DK: Does this imply that when we send our students to get their Ph.D.s in economics or MBAs, we need to change the whole system of how we teach them?
MW: My view is that economists have to ask themselves whether their models of the economy and how the economy works are the right ones absolutely. And I think the answer they would reach is that for certain important purposes they clearly aren't.
If people are going to understand therefore what might go on, what the risks are, and so forth, they need other sources of information beyond the standard models and standard teaching.
I tend to think the most important aspect of this is a profound understanding of economic history.
One of the enormous advantages that the US had in the crisis is that the chairman of the Federal Reserve was not just a very smart man, which he was, but one who missed the possibility of the crisis, there's no question about that, but that man was a profound student of the Depression. So he had been an applied economic historian.

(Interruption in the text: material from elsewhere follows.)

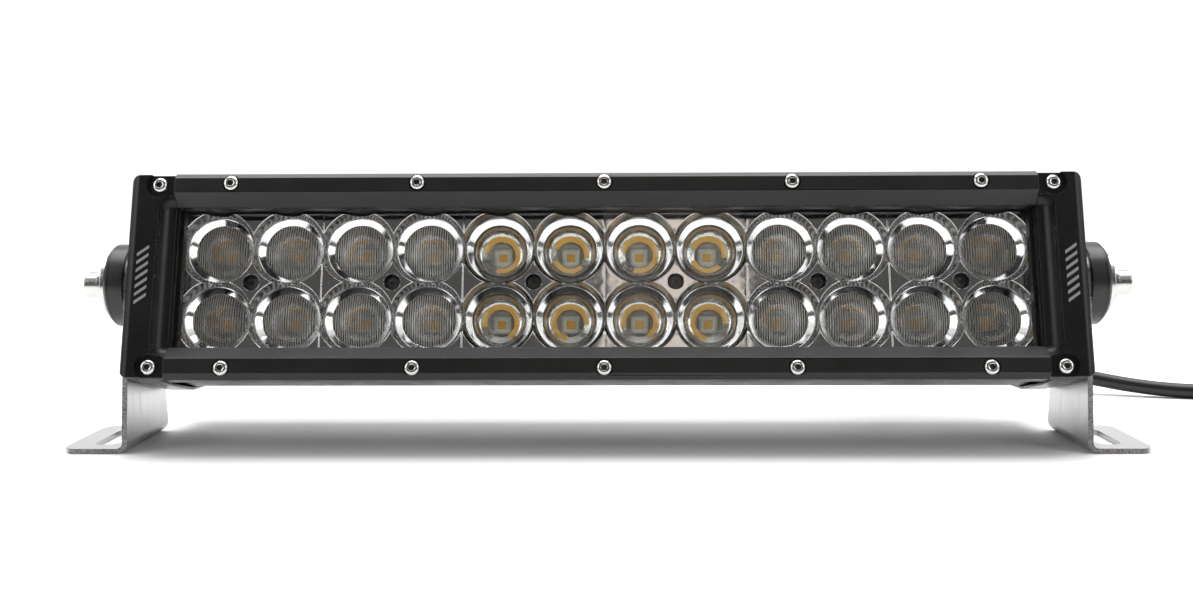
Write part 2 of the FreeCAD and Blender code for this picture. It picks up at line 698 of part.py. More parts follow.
def led_emitters():
    body = new_body("led_emitters")
    sketch = new_sketch(body, "XZ", offset=-BOARD_FRONT)
    half = S.emitter_size * 0.5
    for column in range(2 * MODULES):
        x = S.cell * (column - MODULES + 0.5)
        for level in (-0.5, 0.5):
            z = S.cell * level
            draw_rectangle(sketch, x - half, x + half, z - half, z + half)
    pad(body, sketch, S.emitter_height)
    keep(body)


def driver():
    """The driver board in its tunnel, the parts soldered on it and its leads to the LED board."""
    board = new_body("driver_board")
    front = TUNNEL_BACK - 2.4
    sketch = new_sketch(board, "YZ", offset=-100)
    draw_rectangle(sketch, front, front + 1.6, -S.tunnel_half + 0.2, S.tunnel_half - 0.2)
    pad(board, sketch, 172.0)
    keep(board)

    parts = new_body("driver_components")
    sketch = new_sketch(parts, "XZ", offset=-front)
    for x, size_x, size_z in ((-84, 14, 14), (-56, 10, 18), (-26, 14, 14), (8, 8, 24), (42, 12, 12)):
        draw_rectangle(sketch, x - size_x / 2, x + size_x / 2, -size_z / 2, size_z / 2)
    pad(parts, sketch, 6.5)
    keep(parts)

    leads = new_body("internal_leads")
    sketch = new_sketch(leads, "XZ", offset=-front)
    for height in (-1.3, 1.3):
        draw_circle(sketch, S.lead_hole_place, height, 0.8)
    pad(leads, sketch, front - BOARD_FRONT)
    keep(leads)


# Fasteners


def hex_socket(body, plane, x, z, offset, across, depth):
    """A hexagon socket sunk into a head, drawn by its six corners."""
    sketch = new_sketch(body, plane, offset=offset)
    x, z = as_size(x), as_size(z)
    radius, half, rise = (across * share for share in (3 ** -0.5, 0.5 * 3 ** -0.5, 0.5))
    draw_polygon(sketch, [
        (x + radius, z), (x + half, z + rise), (x - half, z + rise),
        (x - radius, z), (x - half, z - rise), (x + half, z - rise),
    ])
    return pocket(body, sketch, depth)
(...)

People have to understand, when they're being taught economics, how little we know, how limited our data are, and how unbelievably complex our economic and financial system is.
I think people have to begin with profound humility and know an awful lot of economic history, as I've suggested. And they have to be told every day, "What I've just told you is almost certainly wrong."
Doctors are supposed to be taught to be humble in the face of their ignorance. And the human body is in fact a pretty simple thing compared to the essentially insubstantially material thing which is the economic system.